The goal of this notebook is to carry out the Diebold-Mariano Equal Predictive Ability test.

# Import packages

In [1]:
import numpy as np
import pandas as pd
import statsmodels.formula.api as smf

import scipy.stats

# Custom functions

In [2]:
def newey_west_var_est(loss_differential):
    df = pd.DataFrame({'loss':loss_differential})

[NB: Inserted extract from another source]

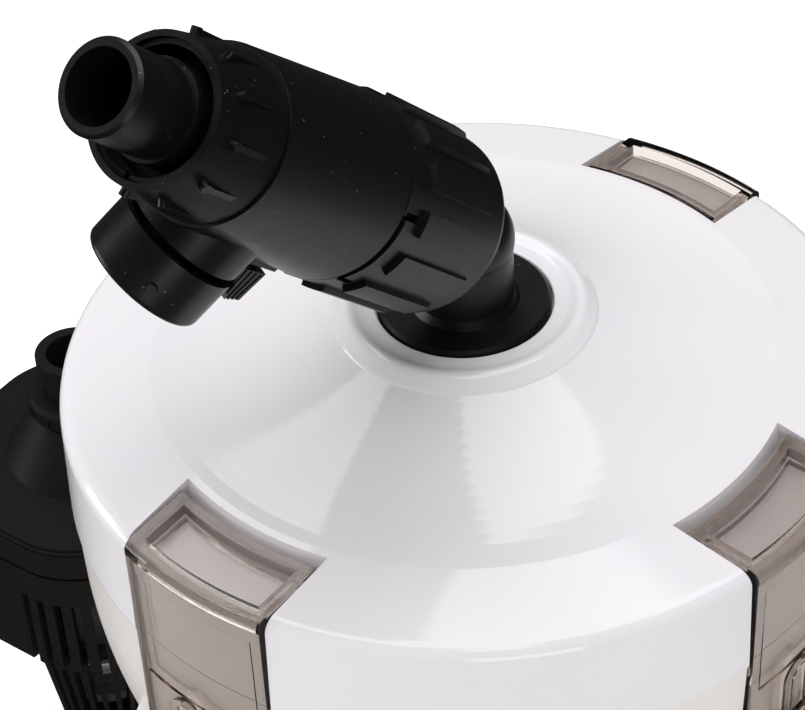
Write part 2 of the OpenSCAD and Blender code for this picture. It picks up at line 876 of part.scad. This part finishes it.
module outlet_nozzle() {
    color([0.07, 0.06, 0.07])
        outlet_frame()
            difference() {
                union() {
                    translate([0, 0, -6.5]) cylinder(r = 13, h = 3.4);
                    translate([0, 0, -6.5]) cylinder(r = 9.9, h = 7);
                    translate([0, 0, 0.05]) cylinder(r1 = 19.5, r2 = 11.4, h = 12.95);
                    translate([0, 0, 1]) cylinder(r = 7.8, h = 21.5);
                    translate([0, 0, 22.4]) cylinder(r1 = 7.8, r2 = 8.8, h = 1.2);
                    translate([0, 0, 23.6]) cylinder(r = 8.8, h = 5.4);
                }
                translate([0, 0, -10]) cylinder(r = bore_r, h = 50);
            }
}

module outlet_seal() {
    color([0.2, 0.2, 0.2]) outlet_frame() tube(10, 7.85, 13.05, 13.95);
}

// Collar that clamps the outlet's base, with small grip ribs
module outlet_nut() {
    color([0.1, 0.1, 0.1])
        outlet_frame()
            translate([0, 0, 14])
                difference() {
                    union() {
                        cylinder(r = 12, h = 3.6);
                        translate([0, 0, 3.6]) cylinder(r1 = 12, r2 = 11, h = 0.8);
                        for (a = [0:30:330]) {
                            rotate([0, 0, a]) translate([11.4, -0.9, 0.5]) cube([1, 1.8, 2.6]);
                        }
                    }
                    translate([0, 0, -1]) cylinder(r = 7.8 + FIT, h = 10);
                }
}

module strainer_cap() {
    color([0.13, 0.12, 0.12])
        column_frame()
            difference() {
                union() {
                    translate([0, 0, column_foot_z - 5])
                        cylinder(r1 = column_foot_r - 1.6, r2 = column_foot_r, h = 1.6);
                    translate([0, 0, column_foot_z - 3.4]) cylinder(r = column_foot_r, h = 3.35);
                    translate([0, 0, column_foot_z - 2]) cylinder(r = column_foot_r - 3, h = 5);
                }
                translate([0, 0, column_foot_z - 3]) cylinder(r = column_foot_r - 4.6, h = 10);
                for (a = [0:60:300]) {
                    rotate([0, 0, a]) translate([3.6, 0, column_foot_z - 8]) cylinder(r = 1.2, h = 8);
                }
            }
}

// Thimble that keeps the water in the rotor's chamber away from the stator
module rotor_can() {
    color([0.2, 0.2, 0.2])
        column_frame()
            difference() {
                union() {
                    translate([0, 0, thimble_z]) cylinder(r = 13.6, h = 1.3);
                    translate([0, 0, thimble_z]) cylinder(r = 8.2, h = 31);
                }
                translate([0, 0, thimble_z - 2]) cylinder(r = 6.6, h = 31.4);
            }
}

module stator_block() {
    color([0.45, 0.3, 0.2])
        difference() {
            pump_frame() translate([-20.5, -12, head_bottom + 5]) cube([38.5, 32.5, 25]);
            column_frame() translate([0, 0, head_bottom]) cylinder(r = 8.7, h = 40);
        }
}

module rotor_magnet() {
    color([0.3, 0.3, 0.32])
        column_frame() tube(rotor_r, 1.5, thimble_z + 1, thimble_z + 26);
}

module impeller() {
    color([0.85, 0.85, 0.85])
        column_frame()
            difference() {
                union() {
                    translate([0, 0, impeller_z]) cylinder(r = 3, h = 11);
                    translate([0, 0, impeller_z + 8]) cylinder(r = 9.5, h = 1.4);
                    for (a = [0:60:300]) {
                        rotate([0, 0, a]) translate([2, -0.6, impeller_z + 2]) cube([7.2, 1.2, 6.5]);
                    }
                }
                translate([0, 0, impeller_z - 1]) cylinder(r = 1.5, h = 20);
            }
}

module rotor_shaft() {
    color("silver")
        column_frame() translate([0, 0, impeller_z - 3.5]) cylinder(r = 1.5, h = 45.5);
}

module shaft_bushes() {
    color([0.8, 0.8, 0.78])
        column_frame() {
            tube(6.55, 1.5 + FIT, thimble_z + 26.3, thimble_z + 29.35);
            tube(4, 1.5 + FIT, impeller_z - 4, impeller_z - 0.4);
        }
}

// Plate under the impeller, with an eye in the middle and a spider for the lower bush
module volute_plate() {
    color([0.2, 0.2, 0.2])
        column_frame() {
            tube(11.4, 7.4, impeller_z - 3, impeller_z - 0.4);
            for (a = [0:120:240]) {
                rotate([0, 0, a]) translate([4.5, -1, impeller_z - 2.8]) cube([4, 2, 1.8]);
            }
            tube(5, 4, impeller_z - 3.8, impeller_z - 0.8);
        }
}

module cable_gland() {
    color([0.1, 0.1, 0.1])
        pump_frame()
            translate([gland_x, head_w / 2 - 2.5, gland_z])
                rotate([-90, 0, 0])
                    difference() {
                        union() {
                            translate([0, 0, -1.5]) cylinder(r = 7, h = 1.4);
                            translate([0, 0, -1]) cylinder(r = 4.95, h = 5);
                            translate([0, 0, 2.6]) cylinder(r1 = 7, r2 = 5, h = 6);
                        }
                        translate([0, 0, -3]) cylinder(r = 3.2, h = 20);
                    }
}

// Four soft cups that hold the pump on the container's round wall
module suction_cups() {
    color([0.3, 0.3, 0.3])
        difference() {
            pump_frame()
                for (y = cup_y, z = cup_z) {
                    translate([head_w / 2, y, z])
                        rotate([0, 90, 0])
                            difference() {
                                union() {
                                    translate([0, 0, -3.2]) cylinder(r = 2.45, h = 4);
                                    translate([0, 0, -3.6]) cylinder(r = 3.1, h = 1);
                                    translate([0, 0, 0.1]) cylinder(r = 3.4, h = 4.5);
                                    translate([0, 0, 4.5]) cylinder(r1 = 3.4, r2 = 8.8, h = 4);
                                    translate([0, 0, 8.5]) cylinder(r1 = 8.8, r2 = 9.3, h = 6.2);
                                }
                                translate([0, 0, 7.6]) cylinder(r1 = 5.4, r2 = 8.3, h = 3);
                                translate([0, 0, 10.6]) cylinder(r = 8.3, h = 6);
                            }
                }
            cylinder(r1 = waist(0) + FIT, r2 = waist(waist_z) + FIT, h = waist_z);
        }
}

base_pad();
container();
bottom_grid();
lower_basket();
upper_basket();
ceramic_rings();
coarse_sponge();
fine_sponge();
inlet_tube();
return_nozzle();
return_seal();
return_nut();
lid();
lid_seal();
clip_front();
clip_right();
clip_back();
clip_left();
clip_pins();
elbow();
elbow_seal();
elbow_nut();
coupling_seal();
coupling_ring();
valve_body();
valve_plug();
plug_seal();
plug_gland();
tap_knob();
latch_tab();
latch_spring();
hose_nut();
clamp_ring();
pump_housing();
pump_cover();
cover_seal();
cover_screws();
outlet_nozzle();
outlet_seal();
outlet_nut();
strainer_cap();
stator_block();
rotor_can();
rotor_magnet();
impeller();
rotor_shaft();
shaft_bushes();
volute_plate();
cable_gland();
suction_cups();
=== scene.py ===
"""Aquarium canister filter: materials, edges, crown lip, stage, light and camera.

Metres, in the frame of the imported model: +Z is up and the floor is z = 0.
"""

import json
import math

import bmesh
import bpy
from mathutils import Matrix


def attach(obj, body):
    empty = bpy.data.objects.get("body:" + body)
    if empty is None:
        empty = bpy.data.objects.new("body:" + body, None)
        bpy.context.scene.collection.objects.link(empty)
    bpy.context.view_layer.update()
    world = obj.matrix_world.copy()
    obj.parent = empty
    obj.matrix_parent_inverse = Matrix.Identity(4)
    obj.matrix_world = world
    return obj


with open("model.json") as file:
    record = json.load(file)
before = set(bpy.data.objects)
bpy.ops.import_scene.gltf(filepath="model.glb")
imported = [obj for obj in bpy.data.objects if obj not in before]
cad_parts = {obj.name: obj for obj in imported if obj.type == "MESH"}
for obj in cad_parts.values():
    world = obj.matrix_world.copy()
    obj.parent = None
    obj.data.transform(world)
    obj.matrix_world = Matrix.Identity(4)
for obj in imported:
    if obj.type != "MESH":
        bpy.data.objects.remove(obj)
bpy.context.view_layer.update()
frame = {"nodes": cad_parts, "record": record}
NODES = frame["nodes"]
MM = 0.001
WHITE = (1.0, 1.0, 1.0, 1.0)


# ---------------------------------------------------------------- materials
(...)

    reg = smf.ols('loss ~ 1',data=df).fit(cov_type='HAC', cov_kwds={'maxlags': 1})

    return reg.bse[0]

In [3]:
def squared_error(x, y):
    return (x - y)**2

In [4]:
def dm_epa_test_stat(loss_differential, ld_var):
    return np.mean(loss_differential) / np.sqrt(ld_var / len(loss_differential))

In [5]:
def critical_value(significance_level, n):
    return scipy.stats.t.ppf(q=1-significance_level, df=n-1)

In [6]:
def p_value(test_stat, n):
    return scipy.stats.t.sf(np.abs(test_stat), n-1) * 2

In [7]:
def dm_epa_test(full_model_predictions, control_model_predictions, y_true, alpha):

    n = len(full_model_predictions)
    
    full_model_loss = np.array([squared_error(full_model_predictions[i], y_true[i]) for i in range(n)])
    control_model_loss = np.array([squared_error(control_model_predictions[i], y_true[i]) for i in range(n)])
    loss_differential = full_model_loss - control_model_loss

    ld_var = newey_west_var_est(loss_differential)

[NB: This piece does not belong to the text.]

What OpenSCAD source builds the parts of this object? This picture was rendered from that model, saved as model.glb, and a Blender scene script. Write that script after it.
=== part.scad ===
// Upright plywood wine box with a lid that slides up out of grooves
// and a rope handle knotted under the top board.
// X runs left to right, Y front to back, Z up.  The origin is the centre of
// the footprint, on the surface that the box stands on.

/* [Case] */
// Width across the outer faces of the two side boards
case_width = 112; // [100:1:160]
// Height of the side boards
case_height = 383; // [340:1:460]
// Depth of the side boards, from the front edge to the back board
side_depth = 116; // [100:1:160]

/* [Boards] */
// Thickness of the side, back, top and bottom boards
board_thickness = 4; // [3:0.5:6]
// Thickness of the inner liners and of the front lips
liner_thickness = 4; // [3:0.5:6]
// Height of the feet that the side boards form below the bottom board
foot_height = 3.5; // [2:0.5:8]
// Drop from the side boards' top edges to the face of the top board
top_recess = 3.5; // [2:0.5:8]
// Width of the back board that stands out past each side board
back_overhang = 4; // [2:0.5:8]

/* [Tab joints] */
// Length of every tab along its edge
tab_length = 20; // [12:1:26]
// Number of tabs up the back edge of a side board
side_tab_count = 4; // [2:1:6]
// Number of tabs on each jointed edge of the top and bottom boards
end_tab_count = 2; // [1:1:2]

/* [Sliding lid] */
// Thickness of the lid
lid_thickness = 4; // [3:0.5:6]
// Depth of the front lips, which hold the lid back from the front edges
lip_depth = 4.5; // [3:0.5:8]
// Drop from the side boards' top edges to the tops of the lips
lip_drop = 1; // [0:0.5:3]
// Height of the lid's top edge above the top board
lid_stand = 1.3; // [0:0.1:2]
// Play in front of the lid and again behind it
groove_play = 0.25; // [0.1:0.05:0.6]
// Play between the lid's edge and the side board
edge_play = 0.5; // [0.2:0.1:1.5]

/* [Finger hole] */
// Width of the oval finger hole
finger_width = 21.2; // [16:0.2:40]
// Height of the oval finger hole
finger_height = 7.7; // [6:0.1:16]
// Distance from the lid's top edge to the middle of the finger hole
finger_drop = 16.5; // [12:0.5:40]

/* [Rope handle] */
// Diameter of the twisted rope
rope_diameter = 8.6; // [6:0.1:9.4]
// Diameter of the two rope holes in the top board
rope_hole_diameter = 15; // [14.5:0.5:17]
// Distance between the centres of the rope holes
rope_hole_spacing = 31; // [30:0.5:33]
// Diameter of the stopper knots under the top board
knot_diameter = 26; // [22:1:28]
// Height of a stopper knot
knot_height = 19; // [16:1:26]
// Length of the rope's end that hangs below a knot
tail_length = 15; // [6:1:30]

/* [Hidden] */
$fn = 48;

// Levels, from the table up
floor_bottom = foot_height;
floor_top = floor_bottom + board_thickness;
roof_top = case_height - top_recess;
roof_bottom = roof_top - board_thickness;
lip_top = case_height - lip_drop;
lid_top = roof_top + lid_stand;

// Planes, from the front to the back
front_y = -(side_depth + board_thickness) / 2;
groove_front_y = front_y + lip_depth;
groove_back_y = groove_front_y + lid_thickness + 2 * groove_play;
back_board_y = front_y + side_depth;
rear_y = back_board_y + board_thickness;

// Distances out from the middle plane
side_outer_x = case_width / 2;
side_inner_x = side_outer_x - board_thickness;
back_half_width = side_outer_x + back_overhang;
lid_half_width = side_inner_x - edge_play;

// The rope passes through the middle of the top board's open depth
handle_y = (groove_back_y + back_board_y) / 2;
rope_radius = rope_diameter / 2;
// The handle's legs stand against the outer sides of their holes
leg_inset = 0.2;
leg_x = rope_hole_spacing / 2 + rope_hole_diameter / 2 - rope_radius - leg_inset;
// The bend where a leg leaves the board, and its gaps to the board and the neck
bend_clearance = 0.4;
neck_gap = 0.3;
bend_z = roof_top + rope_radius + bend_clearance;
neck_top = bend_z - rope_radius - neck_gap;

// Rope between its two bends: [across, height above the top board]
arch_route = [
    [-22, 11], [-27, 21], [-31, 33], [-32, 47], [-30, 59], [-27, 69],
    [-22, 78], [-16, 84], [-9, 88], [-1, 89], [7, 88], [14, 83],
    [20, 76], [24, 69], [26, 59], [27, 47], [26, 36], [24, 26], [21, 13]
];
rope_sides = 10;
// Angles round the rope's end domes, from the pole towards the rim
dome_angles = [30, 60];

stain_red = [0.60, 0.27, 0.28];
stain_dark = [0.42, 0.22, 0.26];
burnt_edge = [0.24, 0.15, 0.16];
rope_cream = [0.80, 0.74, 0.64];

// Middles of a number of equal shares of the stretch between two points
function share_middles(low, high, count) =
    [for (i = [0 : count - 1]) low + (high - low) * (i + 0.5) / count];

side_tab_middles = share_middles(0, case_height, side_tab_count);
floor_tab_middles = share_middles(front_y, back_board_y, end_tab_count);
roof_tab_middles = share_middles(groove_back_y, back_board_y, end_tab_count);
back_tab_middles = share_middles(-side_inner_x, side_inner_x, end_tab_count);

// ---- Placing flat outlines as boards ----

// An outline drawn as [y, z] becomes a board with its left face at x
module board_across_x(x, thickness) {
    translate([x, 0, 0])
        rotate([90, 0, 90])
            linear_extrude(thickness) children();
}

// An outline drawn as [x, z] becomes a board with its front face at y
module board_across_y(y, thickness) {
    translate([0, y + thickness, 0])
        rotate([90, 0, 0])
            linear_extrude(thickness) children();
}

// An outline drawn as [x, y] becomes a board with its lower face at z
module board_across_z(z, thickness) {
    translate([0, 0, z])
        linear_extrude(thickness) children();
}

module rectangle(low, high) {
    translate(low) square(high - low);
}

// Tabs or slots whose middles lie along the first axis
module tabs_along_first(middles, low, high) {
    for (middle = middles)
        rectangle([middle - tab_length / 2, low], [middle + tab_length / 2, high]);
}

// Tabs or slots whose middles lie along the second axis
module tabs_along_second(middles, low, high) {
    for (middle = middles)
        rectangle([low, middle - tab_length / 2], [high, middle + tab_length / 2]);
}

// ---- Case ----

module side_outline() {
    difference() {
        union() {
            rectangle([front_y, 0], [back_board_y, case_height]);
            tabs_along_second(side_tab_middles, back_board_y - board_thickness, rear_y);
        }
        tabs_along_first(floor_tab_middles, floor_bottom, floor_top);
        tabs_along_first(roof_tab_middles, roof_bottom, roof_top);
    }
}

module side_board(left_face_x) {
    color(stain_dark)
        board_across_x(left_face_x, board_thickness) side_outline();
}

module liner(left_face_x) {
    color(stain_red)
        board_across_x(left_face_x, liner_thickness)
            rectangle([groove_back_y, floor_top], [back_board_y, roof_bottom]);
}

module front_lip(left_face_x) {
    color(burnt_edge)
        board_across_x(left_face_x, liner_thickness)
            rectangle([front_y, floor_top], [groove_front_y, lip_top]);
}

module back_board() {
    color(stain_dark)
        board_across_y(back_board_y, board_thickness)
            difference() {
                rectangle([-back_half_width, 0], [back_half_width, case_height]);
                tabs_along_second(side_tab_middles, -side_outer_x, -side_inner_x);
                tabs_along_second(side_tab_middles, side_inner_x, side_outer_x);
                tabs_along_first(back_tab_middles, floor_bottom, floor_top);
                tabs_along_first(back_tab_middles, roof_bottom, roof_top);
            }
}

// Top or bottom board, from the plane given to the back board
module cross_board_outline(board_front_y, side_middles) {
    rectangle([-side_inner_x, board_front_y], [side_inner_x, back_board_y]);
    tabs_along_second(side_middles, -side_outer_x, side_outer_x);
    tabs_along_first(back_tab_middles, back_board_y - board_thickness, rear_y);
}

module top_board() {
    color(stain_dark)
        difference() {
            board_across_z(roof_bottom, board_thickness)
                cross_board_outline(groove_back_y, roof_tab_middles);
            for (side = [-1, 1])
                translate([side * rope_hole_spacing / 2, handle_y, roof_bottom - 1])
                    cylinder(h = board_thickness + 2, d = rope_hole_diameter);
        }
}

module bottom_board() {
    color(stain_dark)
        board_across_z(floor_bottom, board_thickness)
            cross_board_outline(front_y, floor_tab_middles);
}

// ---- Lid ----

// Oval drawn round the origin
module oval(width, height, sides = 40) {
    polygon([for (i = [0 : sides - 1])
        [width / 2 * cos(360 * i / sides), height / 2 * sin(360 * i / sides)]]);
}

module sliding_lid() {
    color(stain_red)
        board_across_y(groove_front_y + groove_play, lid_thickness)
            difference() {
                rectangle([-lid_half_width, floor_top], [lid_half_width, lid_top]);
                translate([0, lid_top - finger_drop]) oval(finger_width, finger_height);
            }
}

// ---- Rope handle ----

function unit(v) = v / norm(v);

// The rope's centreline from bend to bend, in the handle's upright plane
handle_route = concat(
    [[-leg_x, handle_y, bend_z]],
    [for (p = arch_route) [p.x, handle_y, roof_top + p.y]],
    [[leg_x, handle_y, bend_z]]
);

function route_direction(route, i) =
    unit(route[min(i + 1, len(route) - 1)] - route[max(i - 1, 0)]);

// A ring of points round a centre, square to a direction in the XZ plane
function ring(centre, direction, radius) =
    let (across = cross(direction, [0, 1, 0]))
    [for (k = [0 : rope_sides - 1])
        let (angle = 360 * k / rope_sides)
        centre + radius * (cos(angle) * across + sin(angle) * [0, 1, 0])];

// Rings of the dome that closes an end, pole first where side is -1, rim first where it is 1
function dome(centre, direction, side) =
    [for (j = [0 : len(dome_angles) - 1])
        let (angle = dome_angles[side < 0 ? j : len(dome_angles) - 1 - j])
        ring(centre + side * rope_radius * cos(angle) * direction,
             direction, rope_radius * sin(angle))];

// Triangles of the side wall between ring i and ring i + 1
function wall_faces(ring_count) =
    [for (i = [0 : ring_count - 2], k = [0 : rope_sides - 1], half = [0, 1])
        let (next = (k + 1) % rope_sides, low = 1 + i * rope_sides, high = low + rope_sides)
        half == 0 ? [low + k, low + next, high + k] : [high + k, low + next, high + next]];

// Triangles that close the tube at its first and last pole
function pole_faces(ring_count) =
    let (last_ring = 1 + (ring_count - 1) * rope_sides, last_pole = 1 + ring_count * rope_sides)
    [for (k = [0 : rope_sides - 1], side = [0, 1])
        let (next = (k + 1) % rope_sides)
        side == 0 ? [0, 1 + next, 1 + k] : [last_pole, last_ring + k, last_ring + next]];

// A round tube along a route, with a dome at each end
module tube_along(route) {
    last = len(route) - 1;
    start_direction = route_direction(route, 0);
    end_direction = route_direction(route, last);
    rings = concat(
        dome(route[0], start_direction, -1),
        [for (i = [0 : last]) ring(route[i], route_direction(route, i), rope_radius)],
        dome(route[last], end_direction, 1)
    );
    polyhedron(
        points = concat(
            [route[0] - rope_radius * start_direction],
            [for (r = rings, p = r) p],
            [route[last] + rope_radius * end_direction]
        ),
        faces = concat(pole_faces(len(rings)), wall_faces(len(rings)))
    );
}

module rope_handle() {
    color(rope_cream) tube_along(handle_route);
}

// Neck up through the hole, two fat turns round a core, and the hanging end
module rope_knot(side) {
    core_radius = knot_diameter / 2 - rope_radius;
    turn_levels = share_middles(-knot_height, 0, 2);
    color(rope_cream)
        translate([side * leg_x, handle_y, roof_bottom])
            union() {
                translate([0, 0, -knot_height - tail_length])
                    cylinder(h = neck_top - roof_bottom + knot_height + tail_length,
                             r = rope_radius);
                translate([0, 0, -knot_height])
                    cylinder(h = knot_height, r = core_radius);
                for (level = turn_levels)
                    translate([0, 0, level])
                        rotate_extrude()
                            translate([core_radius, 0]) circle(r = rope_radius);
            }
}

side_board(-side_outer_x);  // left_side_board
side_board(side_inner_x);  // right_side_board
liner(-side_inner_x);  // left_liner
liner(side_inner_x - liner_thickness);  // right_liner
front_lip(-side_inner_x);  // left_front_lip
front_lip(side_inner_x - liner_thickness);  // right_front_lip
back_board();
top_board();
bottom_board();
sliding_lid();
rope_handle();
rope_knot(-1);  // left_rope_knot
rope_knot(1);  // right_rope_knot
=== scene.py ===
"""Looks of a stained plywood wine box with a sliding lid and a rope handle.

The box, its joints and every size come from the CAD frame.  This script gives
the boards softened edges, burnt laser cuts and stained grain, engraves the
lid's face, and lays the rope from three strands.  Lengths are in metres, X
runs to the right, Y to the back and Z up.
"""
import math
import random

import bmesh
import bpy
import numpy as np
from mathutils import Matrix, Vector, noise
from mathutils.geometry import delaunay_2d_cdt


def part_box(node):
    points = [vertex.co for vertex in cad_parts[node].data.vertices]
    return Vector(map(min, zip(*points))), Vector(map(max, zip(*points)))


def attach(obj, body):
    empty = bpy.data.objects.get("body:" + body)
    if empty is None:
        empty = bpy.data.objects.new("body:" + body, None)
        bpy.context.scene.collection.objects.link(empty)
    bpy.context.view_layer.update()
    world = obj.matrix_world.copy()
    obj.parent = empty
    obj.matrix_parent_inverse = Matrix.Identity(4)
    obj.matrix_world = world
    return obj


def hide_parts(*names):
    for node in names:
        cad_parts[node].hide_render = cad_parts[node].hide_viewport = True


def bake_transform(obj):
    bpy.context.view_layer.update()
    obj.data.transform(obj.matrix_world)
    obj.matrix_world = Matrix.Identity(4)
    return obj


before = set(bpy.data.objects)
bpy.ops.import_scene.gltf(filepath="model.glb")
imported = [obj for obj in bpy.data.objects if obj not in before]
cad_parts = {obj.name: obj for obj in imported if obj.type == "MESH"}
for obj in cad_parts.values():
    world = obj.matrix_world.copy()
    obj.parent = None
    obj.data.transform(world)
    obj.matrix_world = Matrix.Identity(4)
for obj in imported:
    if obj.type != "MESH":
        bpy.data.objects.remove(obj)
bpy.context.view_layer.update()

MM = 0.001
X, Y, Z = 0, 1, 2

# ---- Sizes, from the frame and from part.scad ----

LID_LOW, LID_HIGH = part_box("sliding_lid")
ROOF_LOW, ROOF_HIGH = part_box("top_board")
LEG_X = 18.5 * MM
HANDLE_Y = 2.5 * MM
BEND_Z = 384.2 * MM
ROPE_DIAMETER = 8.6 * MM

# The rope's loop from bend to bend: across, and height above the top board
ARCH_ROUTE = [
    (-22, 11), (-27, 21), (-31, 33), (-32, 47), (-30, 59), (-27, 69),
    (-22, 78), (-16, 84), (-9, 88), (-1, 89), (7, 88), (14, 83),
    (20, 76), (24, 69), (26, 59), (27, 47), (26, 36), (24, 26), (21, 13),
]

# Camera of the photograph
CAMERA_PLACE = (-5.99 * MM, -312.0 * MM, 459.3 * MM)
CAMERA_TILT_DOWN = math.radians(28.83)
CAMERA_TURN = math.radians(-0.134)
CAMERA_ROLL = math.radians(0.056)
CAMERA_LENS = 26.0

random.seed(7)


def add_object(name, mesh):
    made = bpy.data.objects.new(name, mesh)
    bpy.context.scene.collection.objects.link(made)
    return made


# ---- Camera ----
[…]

    test_stat = dm_epa_test_stat(loss_differential, ld_var)

    c_val = critical_value(alpha, n-1)

    p_val = p_value(test_stat, n)

    return test_stat > c_val, p_val

# Constants / Parameters

In [8]:
n = 10 # Number of periods
alpha = 0.05 # Significance level for the test

# Generate dummy data

In [9]:
full_model_predictions = np.random.normal(size=n)
control_model_predictions = np.random.normal(size=n)
y_true = np.random.normal(size=n)

# Carry out the test

In [10]:
dm_epa_test(full_model_predictions, control_model_predictions, y_true, alpha)

(True, 0.003923164683899836)

# Archive

In [10]:
full_model_loss = np.array([squared_error(full_model_predictions[i], y_true[i]) for i in range(n)])
control_model_loss = np.array([squared_error(control_model_predictions[i], y_true[i]) for i in range(n)])
loss_differential = full_model_loss - control_model_loss

In [11]:
loss_differential

array([ 1.63076361, -0.37546618,  4.13710595, -0.93489127, -1.95766985,
        1.649415  ,  0.29445781,  2.50587887,  2.29383309,  1.30011835])

In [15]:
df = pd.DataFrame({'loss':loss_differential})

reg = smf.ols('loss ~ 1',data=df).fit(cov_type='HAC', cov_kwds={'maxlags': 1})

In [17]:
reg.summary()



0,1,2,3
Dep. Variable:,loss,R-squared:,0.0
Model:,OLS,Adj. R-squared:,0.0
Method:,Least Squares,F-statistic:,
Date:,"Tue, 03 Jan 2023",Prob (F-statistic):,
Time:,22:45:25,Log-Likelihood:,-19.606
No. Observations:,10,AIC:,41.21
Df Residuals:,9,BIC:,41.51
Df Model:,0,,
Covariance Type:,HAC,,

0,1,2,3,4,5,6
,coef,std err,z,P>|z|,[0.025,0.975]
Intercept,1.0544,0.479,2.202,0.028,0.116,1.993

0,1,2,3
Omnibus:,0.021,Durbin-Watson:,2.435
Prob(Omnibus):,0.99,Jarque-Bera (JB):,0.22
Skew:,-0.076,Prob(JB):,0.896
Kurtosis:,2.289,Cond. No.,1.0


In [21]:
ld_var = reg.bse[0]

In [22]:
test_stat = np.mean(loss_differential) / np.sqrt(ld_var / len(loss_differential))

In [27]:
test_stat > critical_value(alpha, n)

True